- **GIVEN INSTRUCTION**: Reproduce exactly the lines below, from the first through the one containing "NEAR_FLOOR = 1.5", and nothing more.

- **DATA SHOWN**:
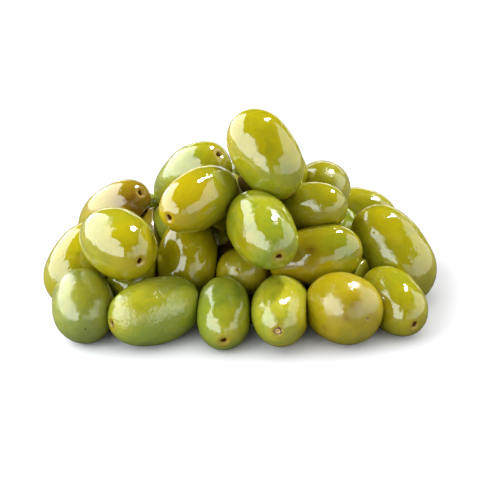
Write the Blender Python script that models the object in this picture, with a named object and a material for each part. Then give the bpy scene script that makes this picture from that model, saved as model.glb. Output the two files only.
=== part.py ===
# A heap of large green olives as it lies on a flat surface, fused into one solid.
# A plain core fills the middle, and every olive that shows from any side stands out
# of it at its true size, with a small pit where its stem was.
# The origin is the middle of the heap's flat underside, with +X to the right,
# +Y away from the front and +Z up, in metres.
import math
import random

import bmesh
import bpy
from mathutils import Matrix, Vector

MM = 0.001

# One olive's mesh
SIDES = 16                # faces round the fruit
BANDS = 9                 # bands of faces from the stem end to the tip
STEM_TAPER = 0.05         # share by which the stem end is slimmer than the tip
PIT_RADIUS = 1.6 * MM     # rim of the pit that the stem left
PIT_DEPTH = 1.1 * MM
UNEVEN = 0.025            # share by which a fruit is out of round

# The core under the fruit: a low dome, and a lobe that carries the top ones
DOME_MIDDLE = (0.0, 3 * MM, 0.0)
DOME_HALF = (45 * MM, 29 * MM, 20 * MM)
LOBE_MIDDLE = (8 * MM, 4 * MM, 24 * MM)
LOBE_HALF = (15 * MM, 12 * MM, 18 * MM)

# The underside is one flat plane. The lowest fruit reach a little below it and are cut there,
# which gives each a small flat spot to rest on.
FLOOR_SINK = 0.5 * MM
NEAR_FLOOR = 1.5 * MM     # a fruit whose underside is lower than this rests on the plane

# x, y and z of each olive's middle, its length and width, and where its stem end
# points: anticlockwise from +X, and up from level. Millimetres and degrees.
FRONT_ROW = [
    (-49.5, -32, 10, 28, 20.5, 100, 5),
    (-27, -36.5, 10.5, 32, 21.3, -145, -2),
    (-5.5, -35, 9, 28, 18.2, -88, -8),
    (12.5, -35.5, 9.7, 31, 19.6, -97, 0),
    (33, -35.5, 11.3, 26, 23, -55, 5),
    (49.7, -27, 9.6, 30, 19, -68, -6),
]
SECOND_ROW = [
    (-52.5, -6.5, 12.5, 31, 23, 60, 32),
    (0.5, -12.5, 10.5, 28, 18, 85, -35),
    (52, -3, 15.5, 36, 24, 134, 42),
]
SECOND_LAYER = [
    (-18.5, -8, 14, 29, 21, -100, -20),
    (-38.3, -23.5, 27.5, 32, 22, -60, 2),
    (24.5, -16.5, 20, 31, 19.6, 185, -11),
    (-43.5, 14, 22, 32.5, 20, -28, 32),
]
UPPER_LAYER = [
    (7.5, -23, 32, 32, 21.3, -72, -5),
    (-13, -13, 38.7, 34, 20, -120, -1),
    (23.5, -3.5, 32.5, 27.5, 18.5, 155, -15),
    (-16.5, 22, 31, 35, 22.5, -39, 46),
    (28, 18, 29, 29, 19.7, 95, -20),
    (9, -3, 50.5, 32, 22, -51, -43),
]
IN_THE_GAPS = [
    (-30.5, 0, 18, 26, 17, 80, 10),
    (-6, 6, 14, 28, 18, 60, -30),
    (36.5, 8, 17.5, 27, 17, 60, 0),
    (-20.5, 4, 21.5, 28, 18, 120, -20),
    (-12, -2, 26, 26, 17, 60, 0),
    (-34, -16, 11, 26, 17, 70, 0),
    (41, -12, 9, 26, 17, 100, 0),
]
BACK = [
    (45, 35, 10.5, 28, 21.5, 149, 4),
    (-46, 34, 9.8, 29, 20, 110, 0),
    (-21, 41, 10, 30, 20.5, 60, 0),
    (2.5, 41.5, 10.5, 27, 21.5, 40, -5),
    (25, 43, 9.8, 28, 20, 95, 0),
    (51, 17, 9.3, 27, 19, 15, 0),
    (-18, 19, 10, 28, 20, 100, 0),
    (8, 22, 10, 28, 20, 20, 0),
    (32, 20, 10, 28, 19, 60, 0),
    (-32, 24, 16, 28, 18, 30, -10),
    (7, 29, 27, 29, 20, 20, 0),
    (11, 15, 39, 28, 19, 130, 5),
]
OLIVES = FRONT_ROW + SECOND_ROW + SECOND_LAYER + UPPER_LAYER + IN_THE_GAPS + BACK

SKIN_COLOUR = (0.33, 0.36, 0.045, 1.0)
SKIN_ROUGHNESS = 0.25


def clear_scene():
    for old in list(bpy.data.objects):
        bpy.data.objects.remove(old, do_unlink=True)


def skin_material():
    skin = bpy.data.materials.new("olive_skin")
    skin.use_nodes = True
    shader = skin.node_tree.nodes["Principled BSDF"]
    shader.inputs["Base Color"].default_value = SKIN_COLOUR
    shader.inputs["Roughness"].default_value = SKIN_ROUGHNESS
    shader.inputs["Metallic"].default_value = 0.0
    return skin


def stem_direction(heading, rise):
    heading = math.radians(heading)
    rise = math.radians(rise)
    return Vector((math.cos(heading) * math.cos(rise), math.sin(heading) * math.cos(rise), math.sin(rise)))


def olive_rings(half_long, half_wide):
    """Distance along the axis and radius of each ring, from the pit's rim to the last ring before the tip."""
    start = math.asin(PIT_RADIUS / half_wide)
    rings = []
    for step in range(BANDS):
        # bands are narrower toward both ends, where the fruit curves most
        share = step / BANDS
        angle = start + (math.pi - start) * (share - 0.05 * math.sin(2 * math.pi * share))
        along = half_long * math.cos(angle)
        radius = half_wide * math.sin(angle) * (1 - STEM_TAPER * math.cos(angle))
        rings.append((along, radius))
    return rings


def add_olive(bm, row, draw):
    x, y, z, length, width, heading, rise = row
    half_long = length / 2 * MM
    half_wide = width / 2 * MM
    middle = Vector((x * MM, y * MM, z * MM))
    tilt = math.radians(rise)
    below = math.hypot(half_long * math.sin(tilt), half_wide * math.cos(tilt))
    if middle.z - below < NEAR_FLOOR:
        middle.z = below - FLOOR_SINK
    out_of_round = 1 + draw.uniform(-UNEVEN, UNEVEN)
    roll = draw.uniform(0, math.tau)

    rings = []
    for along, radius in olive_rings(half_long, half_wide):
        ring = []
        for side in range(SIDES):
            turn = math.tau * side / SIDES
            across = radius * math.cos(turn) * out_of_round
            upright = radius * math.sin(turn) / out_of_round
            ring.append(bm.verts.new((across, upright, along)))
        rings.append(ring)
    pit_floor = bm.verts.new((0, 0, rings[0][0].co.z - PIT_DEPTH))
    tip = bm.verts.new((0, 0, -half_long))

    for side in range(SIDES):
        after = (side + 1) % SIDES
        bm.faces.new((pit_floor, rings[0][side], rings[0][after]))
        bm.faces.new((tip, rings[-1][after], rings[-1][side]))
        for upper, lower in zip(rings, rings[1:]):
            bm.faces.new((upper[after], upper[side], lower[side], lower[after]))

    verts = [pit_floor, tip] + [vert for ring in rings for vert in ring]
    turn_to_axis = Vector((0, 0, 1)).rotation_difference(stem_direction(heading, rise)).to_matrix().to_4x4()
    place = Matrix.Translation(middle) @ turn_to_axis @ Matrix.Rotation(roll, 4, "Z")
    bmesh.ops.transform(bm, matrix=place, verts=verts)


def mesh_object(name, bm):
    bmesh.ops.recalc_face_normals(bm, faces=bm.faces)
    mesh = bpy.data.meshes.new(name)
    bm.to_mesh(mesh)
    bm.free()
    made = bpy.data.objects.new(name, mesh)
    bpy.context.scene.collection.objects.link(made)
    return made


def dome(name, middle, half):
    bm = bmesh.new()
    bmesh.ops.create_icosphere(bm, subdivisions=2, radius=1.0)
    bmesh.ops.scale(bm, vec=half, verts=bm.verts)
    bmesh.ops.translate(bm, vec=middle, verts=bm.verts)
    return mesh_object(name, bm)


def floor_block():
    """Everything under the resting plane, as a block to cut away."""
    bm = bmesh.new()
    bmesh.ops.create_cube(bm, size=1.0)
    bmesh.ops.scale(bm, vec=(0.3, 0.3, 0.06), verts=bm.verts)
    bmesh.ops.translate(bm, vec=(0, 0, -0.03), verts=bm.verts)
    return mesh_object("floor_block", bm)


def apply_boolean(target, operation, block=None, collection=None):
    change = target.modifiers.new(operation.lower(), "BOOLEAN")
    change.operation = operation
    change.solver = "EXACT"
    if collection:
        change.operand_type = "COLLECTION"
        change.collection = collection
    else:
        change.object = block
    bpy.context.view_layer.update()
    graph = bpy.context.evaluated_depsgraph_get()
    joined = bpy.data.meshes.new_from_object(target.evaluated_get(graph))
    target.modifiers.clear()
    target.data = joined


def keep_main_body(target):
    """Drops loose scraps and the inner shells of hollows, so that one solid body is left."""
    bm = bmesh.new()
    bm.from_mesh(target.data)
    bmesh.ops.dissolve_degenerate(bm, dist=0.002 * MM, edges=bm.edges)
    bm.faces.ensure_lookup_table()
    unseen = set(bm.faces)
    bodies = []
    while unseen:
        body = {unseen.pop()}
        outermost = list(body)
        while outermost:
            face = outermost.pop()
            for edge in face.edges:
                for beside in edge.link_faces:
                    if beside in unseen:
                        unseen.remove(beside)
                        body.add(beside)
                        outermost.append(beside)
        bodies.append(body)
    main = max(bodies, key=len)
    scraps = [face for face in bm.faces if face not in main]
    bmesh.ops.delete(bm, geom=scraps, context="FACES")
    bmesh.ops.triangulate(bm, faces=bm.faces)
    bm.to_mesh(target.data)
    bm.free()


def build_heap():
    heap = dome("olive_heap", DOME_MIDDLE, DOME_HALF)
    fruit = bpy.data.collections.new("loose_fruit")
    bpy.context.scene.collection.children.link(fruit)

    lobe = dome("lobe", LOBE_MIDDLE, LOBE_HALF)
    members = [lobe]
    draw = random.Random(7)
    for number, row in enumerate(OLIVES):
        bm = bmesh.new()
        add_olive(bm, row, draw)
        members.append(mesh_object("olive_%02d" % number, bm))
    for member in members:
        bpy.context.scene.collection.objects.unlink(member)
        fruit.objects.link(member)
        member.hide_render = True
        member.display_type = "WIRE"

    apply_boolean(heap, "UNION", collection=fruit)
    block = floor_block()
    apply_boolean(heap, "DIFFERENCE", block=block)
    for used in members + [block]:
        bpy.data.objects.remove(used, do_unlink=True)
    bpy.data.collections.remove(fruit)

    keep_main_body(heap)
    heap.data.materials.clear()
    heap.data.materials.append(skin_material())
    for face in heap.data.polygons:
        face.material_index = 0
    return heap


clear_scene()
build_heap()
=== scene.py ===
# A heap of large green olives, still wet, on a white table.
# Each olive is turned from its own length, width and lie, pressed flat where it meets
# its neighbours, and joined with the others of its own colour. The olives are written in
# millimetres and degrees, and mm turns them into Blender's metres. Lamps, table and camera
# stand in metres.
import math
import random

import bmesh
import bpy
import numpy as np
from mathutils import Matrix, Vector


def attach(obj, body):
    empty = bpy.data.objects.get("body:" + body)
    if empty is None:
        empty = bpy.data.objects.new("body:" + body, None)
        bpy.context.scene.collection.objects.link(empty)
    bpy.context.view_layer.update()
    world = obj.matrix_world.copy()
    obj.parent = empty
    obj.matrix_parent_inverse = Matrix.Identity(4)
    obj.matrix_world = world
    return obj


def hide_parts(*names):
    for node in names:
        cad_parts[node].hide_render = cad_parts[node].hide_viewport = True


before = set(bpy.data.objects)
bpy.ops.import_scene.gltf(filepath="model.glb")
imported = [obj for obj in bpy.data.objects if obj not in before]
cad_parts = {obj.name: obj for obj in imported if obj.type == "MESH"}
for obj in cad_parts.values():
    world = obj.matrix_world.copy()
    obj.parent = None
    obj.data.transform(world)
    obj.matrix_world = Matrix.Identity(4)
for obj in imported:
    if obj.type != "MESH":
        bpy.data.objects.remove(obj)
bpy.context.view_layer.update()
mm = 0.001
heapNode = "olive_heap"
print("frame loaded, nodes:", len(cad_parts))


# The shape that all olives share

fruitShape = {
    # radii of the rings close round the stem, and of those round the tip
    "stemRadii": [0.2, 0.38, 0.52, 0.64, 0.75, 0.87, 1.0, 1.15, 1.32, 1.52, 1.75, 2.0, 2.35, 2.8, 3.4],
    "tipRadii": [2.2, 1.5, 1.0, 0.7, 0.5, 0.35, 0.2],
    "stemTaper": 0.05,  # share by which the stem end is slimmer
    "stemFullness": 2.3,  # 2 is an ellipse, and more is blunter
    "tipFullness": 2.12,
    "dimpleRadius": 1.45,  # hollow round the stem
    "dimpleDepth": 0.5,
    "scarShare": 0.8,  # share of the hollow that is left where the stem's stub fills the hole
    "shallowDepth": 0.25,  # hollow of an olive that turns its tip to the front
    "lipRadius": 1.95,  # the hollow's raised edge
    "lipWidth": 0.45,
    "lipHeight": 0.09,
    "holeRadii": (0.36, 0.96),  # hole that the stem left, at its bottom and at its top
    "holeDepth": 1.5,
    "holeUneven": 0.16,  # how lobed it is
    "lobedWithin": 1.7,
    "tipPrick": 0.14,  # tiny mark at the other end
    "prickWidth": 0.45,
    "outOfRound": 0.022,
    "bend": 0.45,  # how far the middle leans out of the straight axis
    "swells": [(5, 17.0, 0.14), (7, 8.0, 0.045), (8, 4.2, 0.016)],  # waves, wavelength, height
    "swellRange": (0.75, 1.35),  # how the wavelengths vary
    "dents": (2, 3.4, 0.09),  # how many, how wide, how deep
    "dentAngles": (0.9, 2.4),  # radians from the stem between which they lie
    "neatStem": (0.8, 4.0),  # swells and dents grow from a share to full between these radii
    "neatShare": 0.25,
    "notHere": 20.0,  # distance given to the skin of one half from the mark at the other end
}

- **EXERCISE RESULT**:
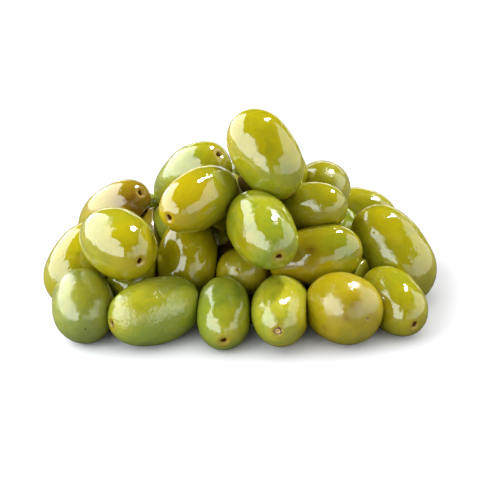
Write the Blender Python script that models the object in this picture, with a named object and a material for each part. Then give the bpy scene script that makes this picture from that model, saved as model.glb. Output the two files only.
=== part.py ===
# A heap of large green olives as it lies on a flat surface, fused into one solid.
# A plain core fills the middle, and every olive that shows from any side stands out
# of it at its true size, with a small pit where its stem was.
# The origin is the middle of the heap's flat underside, with +X to the right,
# +Y away from the front and +Z up, in metres.
import math
import random

import bmesh
import bpy
from mathutils import Matrix, Vector

MM = 0.001

# One olive's mesh
SIDES = 16                # faces round the fruit
BANDS = 9                 # bands of faces from the stem end to the tip
STEM_TAPER = 0.05         # share by which the stem end is slimmer than the tip
PIT_RADIUS = 1.6 * MM     # rim of the pit that the stem left
PIT_DEPTH = 1.1 * MM
UNEVEN = 0.025            # share by which a fruit is out of round

# The core under the fruit: a low dome, and a lobe that carries the top ones
DOME_MIDDLE = (0.0, 3 * MM, 0.0)
DOME_HALF = (45 * MM, 29 * MM, 20 * MM)
LOBE_MIDDLE = (8 * MM, 4 * MM, 24 * MM)
LOBE_HALF = (15 * MM, 12 * MM, 18 * MM)

# The underside is one flat plane. The lowest fruit reach a little below it and are cut there,
# which gives each a small flat spot to rest on.
FLOOR_SINK = 0.5 * MM
NEAR_FLOOR = 1.5 * MM     # a fruit whose underside is lower than this rests on the plane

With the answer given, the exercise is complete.